- [DIRECTIVE]:
Select, from the material below, each line with "record" in it.

- [SOURCE DATA]:
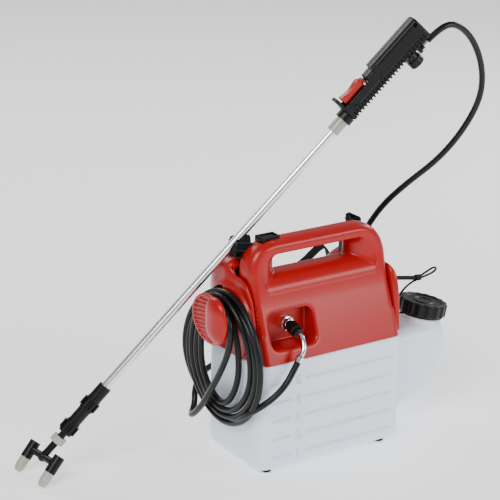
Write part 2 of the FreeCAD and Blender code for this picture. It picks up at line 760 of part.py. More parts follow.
def make_gun():
    """Two half-shells split down the middle, with ribs along the underside."""
    section = [(-9, -13), (-9, 13), (20, 13), (25.5, 9), (25.5, -9), (20, -13)]
    loop = [Vector(up, across, 655) for up, across in section + section[:1]]
    shell = Part.Face(Part.makePolygon(loop)).extrude(Vector(0, 0, 155))
    shell = shell.cut(gun_block(706, 722, 23.5, 40, 20))
    shell = shell.cut(gun_block(655, 706, 14, 40, 20))
    guard = gun_block(655, 660, 5, 30, 9)
    shell = shell.fuse(guard).fuse(gun_block(660, 706, 10, 18, 13).cut(
        gun_block(662, 704, 9, 20, 7.5)))
    cavity = gun_block(662, 800, -5, 19, 9)
    bore = Part.makeCylinder(6.05, 40, Vector(0, 0, 630), Vector(0, 0, 1))
    for k in range(20):
        t = 664 + k * 5.6
        shell = shell.cut(gun_block(t, t + 2.4, -12, -6.8, 20))
    plug_hole = Part.makeCylinder(7.05, 14, Vector(-16, 0, 771), Vector(1, 0, 0))
    pin_hole = Part.makeCylinder(1.5, 30, Vector(17, -15, 700), Vector(0, 1, 0))
    shell = shell.cut(cavity).cut(bore).cut(plug_hole).cut(pin_hole)
    for name, y0 in (("left", 0.0), ("right", -40.0)):
        half = shell.common(Part.makeBox(120, 40, 260, Vector(-60, y0, 600)))
        solid = max(half.Solids, key=lambda s: s.Volume)
        keep(feature(f"gun_half_{name}", solid, GUN_FRAME), f"gun_half_{name}")
    collar = turned("gun_collar", tube_profile("12", "8.8", "0", "10"), on_lance(644.8))
    keep(collar, "gun_collar")
    lever = Part.makeBox(9.5, 12, 36, Vector(15.5, -6, 663)).fuse(
        Part.makeCylinder(4.5, 12, Vector(17, -6, 700), Vector(0, 1, 0)))
    scoop = Part.makeCylinder(30, 20, Vector(52, -10, 678), Vector(0, 1, 0))
    hole = Part.makeCylinder(1.55, 30, Vector(17, -15, 700), Vector(0, 1, 0))
    keep(feature("trigger", lever.cut(scoop).cut(hole).removeSplitter(), GUN_FRAME), "trigger")
    pin = feature("trigger_pin", Part.makeCylinder(1.5, 24, Vector(17, -12, 700),
                                                   Vector(0, 1, 0)), GUN_FRAME)
    keep(pin, "trigger_pin")
    valve = Part.makeCylinder(8, 50, Vector(4, 0, 705), Vector(0, 0, 1))
    valve = valve.cut(Part.makeCylinder(3.05, 33, Vector(4, 0, 700), Vector(0, 0, 1)))
    keep(feature("valve_body", valve, GUN_FRAME), "valve_body")
    stem = Part.makeCylinder(3, 26, Vector(4, 0, 694), Vector(0, 0, 1))
    keep(feature("valve_stem", stem, GUN_FRAME), "valve_stem")
    keep(turned("valve_spring", tube_profile("2.9", "2.1", "0", "6"),
                along(lance(726, 4), LANCE_WAY)), "valve_spring")
    plug = turned("strainer_plug", [
        ("0", "0"), ("7", "0"), ("7", "6"), ("9.5", "6"), ("9.5", "14"), ("11", "14"),
        ("11", "24"), ("0", "24")], along(lance(771, -3), -LANCE_UP, LANCE_WAY))
    keep(plug, "strainer_plug")


def make_barb():
    """The hose tail at the gun's rear lower end."""
    spigot = Part.makeCylinder(3, 22, Vector(BARB_DROP, 0, 784), Vector(0, 0, 1))
    root = Part.makeCylinder(6.2, 4.5, Vector(BARB_DROP, 0, 783), Vector(0, 0, 1))
    foot = Part.makeBox(6.4, 12, 4.5, Vector(BARB_DROP, -6, 783))
    keep(feature("hose_barb", spigot.fuse(root).fuse(foot).removeSplitter(), GUN_FRAME),
         "hose_barb")


def make_clip(name, centre, way):
    ring = turned(name + "_band", tube_profile("hose_radius + 1.2", "hose_radius + 0.1", "0", "8"),
                  along(centre, way))
    return ring


def write_parts():
    doc.recompute()
    for obj in doc.Objects:
        if "Invalid" in obj.State or "Error" in obj.State:
            raise RuntimeError(f"{obj.Name} failed: {obj.State}")
    for obj in NODES:
        shape = obj.Shape
        if shape.isNull() or not shape.isValid() or not shape.Solids:
            raise RuntimeError(f"{obj.Label} has no valid solid")
    os.makedirs("parts", exist_ok=True)
    for obj in NODES:
        obj.Shape.exportStep(f"parts/{obj.Label}.step")
    print(len(NODES), "nodes")


make_tank()
make_cover_front()
make_housing()
make_screws()
make_switch()
make_power_unit()
tail_start, tail_way = make_outlet()
make_hook()
make_coil()
make_hose(tail_start, tail_way)
make_lance()
make_nozzles()
make_gun()
make_barb()
clips = [make_clip("outlet_clip", tail_start - tail_way * 15, tail_way),
         make_clip("gun_clip", lance(793, BARB_DROP), LANCE_WAY)]
keep(group("hose_clips", clips), "hose_clips")
make_cap()
make_tether()
make_strap()
write_parts()
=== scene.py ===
"""Looks of the shoulder sprayer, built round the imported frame. Shapes that are moulded or
rounded are written in millimetres as signed distances and meshed; the rest is the CAD's own."""
import json
import math

import bpy
import numpy as np
from mathutils import Matrix, Vector


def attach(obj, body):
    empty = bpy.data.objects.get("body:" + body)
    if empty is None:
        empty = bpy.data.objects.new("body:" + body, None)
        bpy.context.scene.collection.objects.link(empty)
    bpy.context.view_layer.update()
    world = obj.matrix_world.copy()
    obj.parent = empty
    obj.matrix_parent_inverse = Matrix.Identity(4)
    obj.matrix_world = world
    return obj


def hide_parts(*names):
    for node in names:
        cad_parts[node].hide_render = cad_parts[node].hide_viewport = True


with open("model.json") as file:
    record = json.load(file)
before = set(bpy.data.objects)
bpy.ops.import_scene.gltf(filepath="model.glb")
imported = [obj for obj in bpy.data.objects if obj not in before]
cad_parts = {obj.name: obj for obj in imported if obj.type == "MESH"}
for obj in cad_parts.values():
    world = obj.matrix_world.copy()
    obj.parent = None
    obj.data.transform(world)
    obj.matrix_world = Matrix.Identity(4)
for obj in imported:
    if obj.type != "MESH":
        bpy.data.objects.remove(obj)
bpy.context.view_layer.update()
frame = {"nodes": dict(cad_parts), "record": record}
MM = 0.001

# Camera, light and floor ------------------------------------------------------------------

CAMERA_AT = (-1.3522, -1.9681, 1.1133)
CAMERA_RIGHT = (0.84251, -0.53864, 0.00643)
CAMERA_UP = (0.17141, 0.27938, 0.94476)
CAMERA_BACK = (-0.51068, -0.79486, 0.32771)


def link(name, data):
    obj = bpy.data.objects.new(name, data)
    bpy.context.collection.objects.link(obj)
    return obj


def make_camera():
    camera = link("camera", bpy.data.cameras.new("camera"))
    columns = zip(CAMERA_RIGHT, CAMERA_UP, CAMERA_BACK, CAMERA_AT)
    camera.matrix_world = Matrix([*columns, (0, 0, 0, 1)])
    camera.data.lens = 131.04
    camera.data.sensor_width = 36
    bpy.context.scene.camera = camera


def area_light(name, place, target, width, power, colour=(1, 1, 1)):
    data = bpy.data.lights.new(name, "AREA")
    data.shape = "RECTANGLE"
    data.size = width
    data.size_y = width * 0.6
    data.energy = power
    data.color = colour
    light = link(name, data)
    way = Vector(target) - Vector(place)
    light.location = place
    light.rotation_euler = way.to_track_quat("-Z", "Y").to_euler()


def make_studio():
    world = bpy.data.worlds.new("studio")
    bpy.context.scene.world = world
    world.use_nodes = True
    background = world.node_tree.nodes["Background"]
    background.inputs["Color"].default_value = (0.93, 0.95, 1, 1)
    background.inputs["Strength"].default_value = 0.42
    area_light("key", (-2.1, -1.3, 2.3), (0, 0, 0.2), 1.7, 72)
    area_light("fill", (1.4, -2.4, 1.3), (0, 0, 0.15), 1.6, 42, (0.94, 0.97, 1))
    area_light("side", (2.3, 0.6, 1.4), (0, 0, 0.2), 1.2, 26)
    area_light("rear", (-0.3, 2.4, 1.9), (0, 0, 0.25), 1.6, 26)
    mesh = bpy.data.meshes.new("floor")
    reach, level = 30, -0.0006
    mesh.from_pydata([(-reach, -reach, level), (reach, -reach, level),
                      (reach, reach, level), (-reach, reach, level)], [], [(0, 1, 2, 3)])
    floor = link("floor", mesh)
    paper = bpy.data.materials.new("floor_paper")
    paper.use_nodes = True
    shader = paper.node_tree.nodes["Principled BSDF"]
    shader.inputs["Base Color"].default_value = (0.95, 0.95, 0.95, 1)
    shader.inputs["Roughness"].default_value = 0.9
    shader.inputs["Emission Color"].default_value = (1, 1, 1, 1)
    shader.inputs["Emission Strength"].default_value = 0.55
    mesh.materials.append(paper)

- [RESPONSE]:
    record = json.load(file)
frame = {"nodes": dict(cad_parts), "record": record}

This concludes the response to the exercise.